WHAT IS NEEDED ▸
Repeat the lines beginning at the one with "imported = [obj" and running to the end of the material, keeping the first and last of them, exactly as they appear.

GIVEN INFORMATION ▸
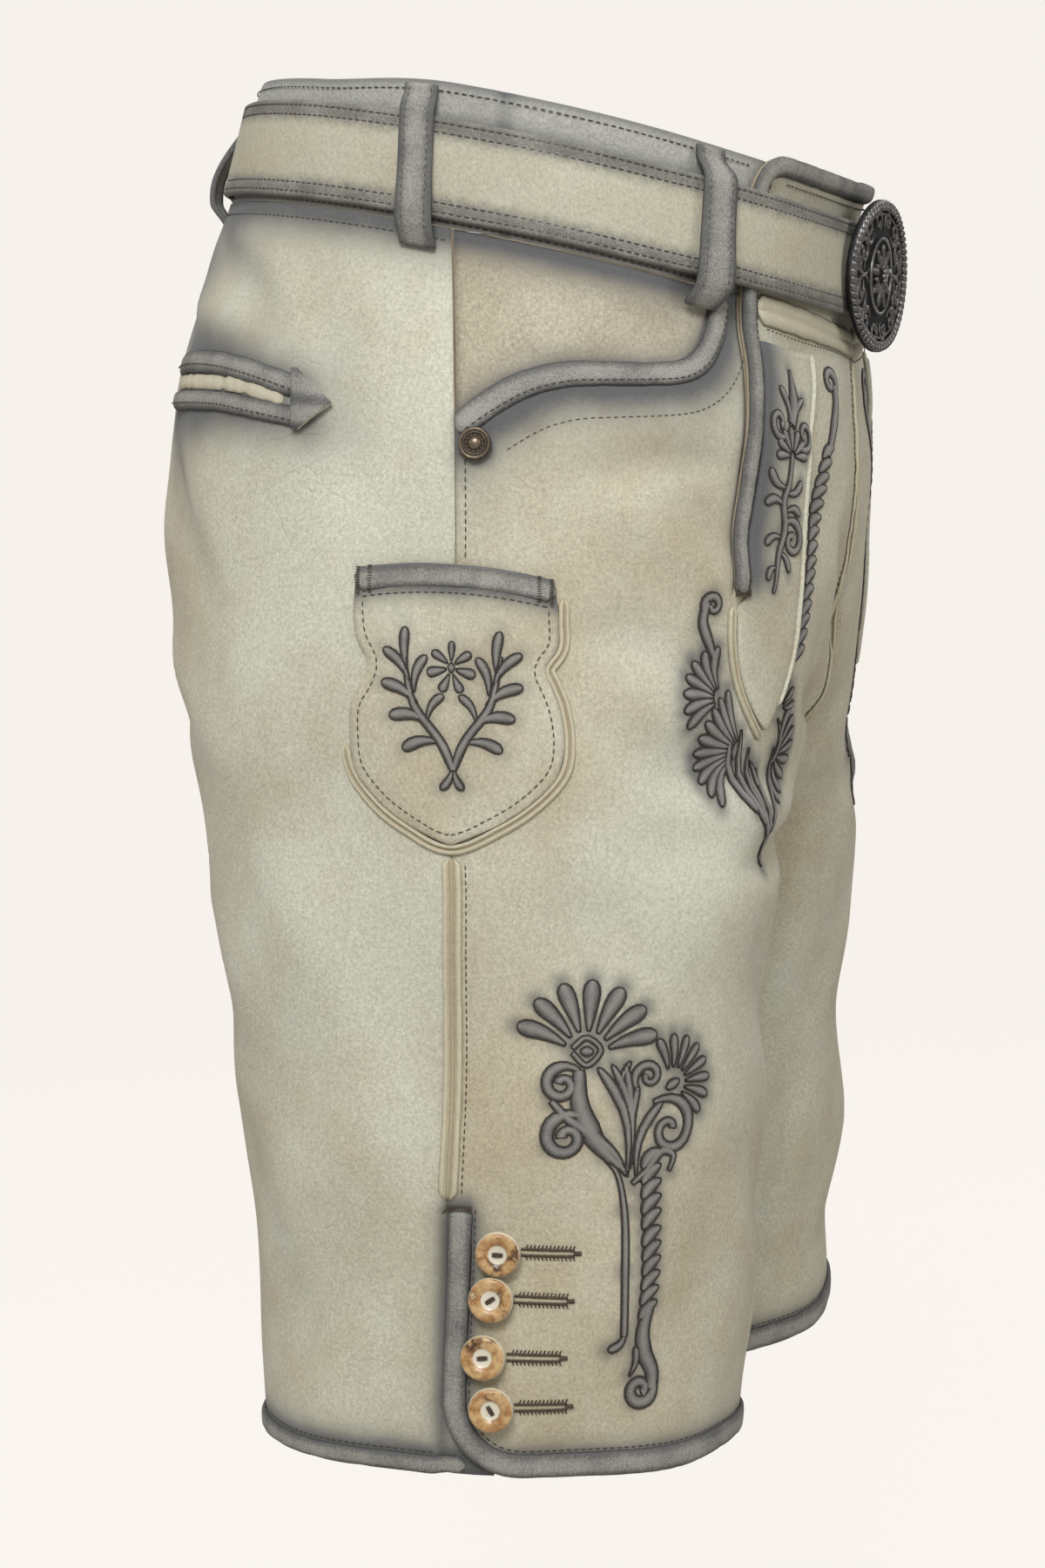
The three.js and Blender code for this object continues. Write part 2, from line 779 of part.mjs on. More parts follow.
function backHemBinding() {
  const z = HEM + HEM_BINDING_WIDTH / 2;
  const [stepIn, stepOut] = [-0.2, -2]; // the binding steps down from the leg to its button stand
  const share = (u) => Math.min(Math.max((u - stepOut) / (stepIn - stepOut), 0), 1);
  const onStand = (u) => mix(GAP, -STAND_DEPTH, share(u));
  const run = spread(24, -8, 1 - backLength(z)).map((u) => [u, z]);
  const path = [[9, z], [4, z], [stepIn, z], [stepOut, z]].concat(run);
  return ribbon(path, HEM_BINDING_WIDTH, onStand);
}

function hornButton({ z, u }) {
  const r = BUTTON_RADIUS;
  const h = BUTTON_HEIGHT;
  const profile = [[0, 0], [r - 1, 0], [r, 1.2], [r, h - 1], [r - 1.2, h], [4, h - 0.9], [0, h - 1.2]];
  return turned(profile, u, z, TRIM + 3 * GAP);
}

pair("side_piping", sidePiping(), creamLeather);
pair("slit_binding", slitBinding(), greyLeather);
pair("back_hem_binding", backHemBinding(), greyLeather);
BUTTONS.forEach((row, i) => pair(`horn_button_${i + 1}`, hornButton(row), horn));

// ---- Belt and its loops ----

function beltOut(u) {
  const v = frontLength(0) - u;
  return mix(BELT_OUT_FRONT, BELT_OUT_SIDE, ease(116, 150, v));
}

// A place on the belt, whose ends keep to the body's as it narrows upwards.
function onBelt(u, z, out) {
  const share = u < 0 ? backLength(z) / backLength(0) : frontLength(z) / frontLength(0);
  return onBody(u * share, z, out);
}

function belt() {
  const length = frontLength(0);
  const stops = spread(18, length, -20).concat(spread(11, -40, GAP - backLength(0)));
  const right = stops.map((u) => [u, 1]);
  const left = stops.slice().reverse().map((u) => [u, -1]);
  left[left.length - 1][0] = length - BELT_FOLD;
  const path = [[length - BELT_TIP, -1]].concat(right, left);
  const joined = path.filter(([u, side], i) => !(side < 0 && i > 1 && u > length - BELT_FOLD));
  const rings = joined.map(([u, side]) => {
    const corner = (z, depth) => {
      const point = onBelt(u, z, beltOut(u) + depth);
      if (side < 0) point.x = -point.x;
      return point;
    };
    return [
      corner(BELT_LOW, 0),
      corner(BELT_LOW, BELT_WALL),
      corner(BELT_HIGH, BELT_WALL),
      corner(BELT_HIGH, 0),
    ];
  });
  return tube(rings);
}

// A loop is sewn down above and below the belt, and stands out over it. over is how much of the
// way out it stands at each height.
const LOOP_PROFILE = table(
  ["z", "over"],
  [
    [27, 0],
    [22, 0],
    [16.5, 0.95],
    [12, 1],
    [-20, 1],
    [-25.5, 0.95],
    [-30, 0],
    [-35, 0],
  ],
);

function beltLoop(middle) {
  const over = (z) => LOOP_PROFILE.find((row) => row.z === z).over;
  return sheet({
    heights: LOOP_PROFILE.map((row) => row.z),
    columns: () => spread(2, middle - LOOP_WIDTH / 2, middle + LOOP_WIDTH / 2),
    top: (u, z) => mix(2 * GAP, beltOut(u) + BELT_WALL + 3 * GAP, over(z)) + LOOP_WALL,
    thickness: LOOP_WALL,
    lift: (u, z) => (over(z) ? 0 : -waistDrop(middle, z)),
  });
}

add("belt_strap", solid(belt(), false), paleLeather);
LOOPS.forEach(({ name, u }) => pair(`belt_loop_${name}`, beltLoop(u), greyLeather));

// ---- Buckle: an oval plate with a raised rim, a loop for the strap's end and a prong ----

function bucklePlate() {
  const half = BUCKLE_HEIGHT / 2;
  const profile = [
    [0, 0],
    [half - 1.5, 0],
    [half, 1],
    [half, BUCKLE_WALL - 0.6],
    [half - 1, BUCKLE_WALL + 0.4],
    [half - 3, BUCKLE_WALL - 0.6],
    [half * 0.6, BUCKLE_WALL],
    [0, BUCKLE_WALL + 0.8],
  ].map(([r, y]) => new THREE.Vector2(r, y));
  const geometry = new THREE.LatheGeometry(profile, 40);
  geometry.rotateX(Math.PI); // the plate's face turns to the front
  geometry.scale(BUCKLE_WIDTH / BUCKLE_HEIGHT, 1, 1);
  const position = geometry.attributes.position;
  for (let i = 0; i < position.count; i++) {
    const x = position.getX(i);
    position.setY(i, position.getY(i) + (x * x) / (2 * BUCKLE_BEND));
  }
  geometry.rotateX(BUCKLE_TILT);
  geometry.rotateZ(-BUCKLE_TURN);
  geometry.translate(0, BUCKLE_BACK, BUCKLE_DROP);
  return geometryFaces(geometry);
}

// y of the plate's back at a place behind it.
function plateBack(x, z) {
  return BUCKLE_BACK + x ** 2 / (2 * BUCKLE_BEND) - BUCKLE_TURN * x - BUCKLE_TILT * (z - BUCKLE_DROP);
}

// A round wire through a few points.
function wire(points, radius, steps) {
  const path = new THREE.CatmullRomCurve3(points, false, "centripetal");
  const shape = new THREE.Shape().absarc(0, 0, radius, 0, 2 * Math.PI);
  const options = { steps, extrudePath: path, curveSegments: 4, bevelEnabled: false };
  return geometryFaces(new THREE.ExtrudeGeometry(shape, options));
}

// The strap's folded end holds this loop's upright, between the strap's two ends.
function buckleLoop() {
  const x = (BELT_TIP + BELT_FOLD) / 2;
  const [high, low] = [BUCKLE_DROP + 23.5, BUCKLE_DROP - 19.5];
  const clear = 0.8;
  const route = [
    [x, plateBack(x, high) + clear, high],
    [x, BUCKLE_UPRIGHT - 1, high],
    [x, BUCKLE_UPRIGHT, high - 2],
    [x, BUCKLE_UPRIGHT, low + 2],
    [x, BUCKLE_UPRIGHT - 1, low],
    [x, plateBack(x, low) + clear, low],
  ].map((p) => new THREE.Vector3(...p));
  return wire(route, BUCKLE_WIRE, 20);
}

// The prong stands on the plate's back and points into the strap's hole.
function buckleProng() {
  const [length, clear] = [1.3, 0.8];
  const geometry = new THREE.CylinderGeometry(BUCKLE_WIRE, BUCKLE_WIRE, length, 10);
  const middle = plateBack(-BELT_TIP, BUCKLE_DROP) + clear + length / 2;
  geometry.translate(-BELT_TIP, middle, BUCKLE_DROP);
  return geometryFaces(geometry);
}

add("buckle_plate", solid(bucklePlate(), false), antiqueMetal);
add("buckle_loop", solid(buckleLoop(), false), antiqueMetal);
add("buckle_prong", solid(buckleProng(), false), antiqueMetal);

export default root;
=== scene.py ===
import math

import bmesh
import bpy
import numpy as np
from mathutils import Matrix, Vector


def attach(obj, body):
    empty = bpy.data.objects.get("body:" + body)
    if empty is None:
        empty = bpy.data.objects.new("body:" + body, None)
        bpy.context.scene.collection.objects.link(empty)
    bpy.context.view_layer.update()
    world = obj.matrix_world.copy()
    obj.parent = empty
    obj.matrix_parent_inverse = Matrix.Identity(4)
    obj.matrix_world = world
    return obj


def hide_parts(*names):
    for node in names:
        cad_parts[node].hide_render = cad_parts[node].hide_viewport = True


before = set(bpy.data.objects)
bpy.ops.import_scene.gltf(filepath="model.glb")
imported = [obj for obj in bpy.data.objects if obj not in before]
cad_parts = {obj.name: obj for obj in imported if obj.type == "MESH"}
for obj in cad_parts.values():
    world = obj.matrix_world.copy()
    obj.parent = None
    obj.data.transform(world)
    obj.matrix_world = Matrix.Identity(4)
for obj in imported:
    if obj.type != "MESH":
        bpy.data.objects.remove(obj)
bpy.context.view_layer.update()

MM = 0.001
RIGHT, LEFT = -1, 1
SIDES = {RIGHT: "right", LEFT: "left"}

# ---- Driving dimensions, as in the part's source ----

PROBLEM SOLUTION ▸
imported = [obj for obj in bpy.data.objects if obj not in before]
cad_parts = {obj.name: obj for obj in imported if obj.type == "MESH"}
for obj in cad_parts.values():
    world = obj.matrix_world.copy()
    obj.parent = None
    obj.data.transform(world)
    obj.matrix_world = Matrix.Identity(4)
for obj in imported:
    if obj.type != "MESH":
        bpy.data.objects.remove(obj)
bpy.context.view_layer.update()

MM = 0.001
RIGHT, LEFT = -1, 1
SIDES = {RIGHT: "right", LEFT: "left"}

# ---- Driving dimensions, as in the part's source ----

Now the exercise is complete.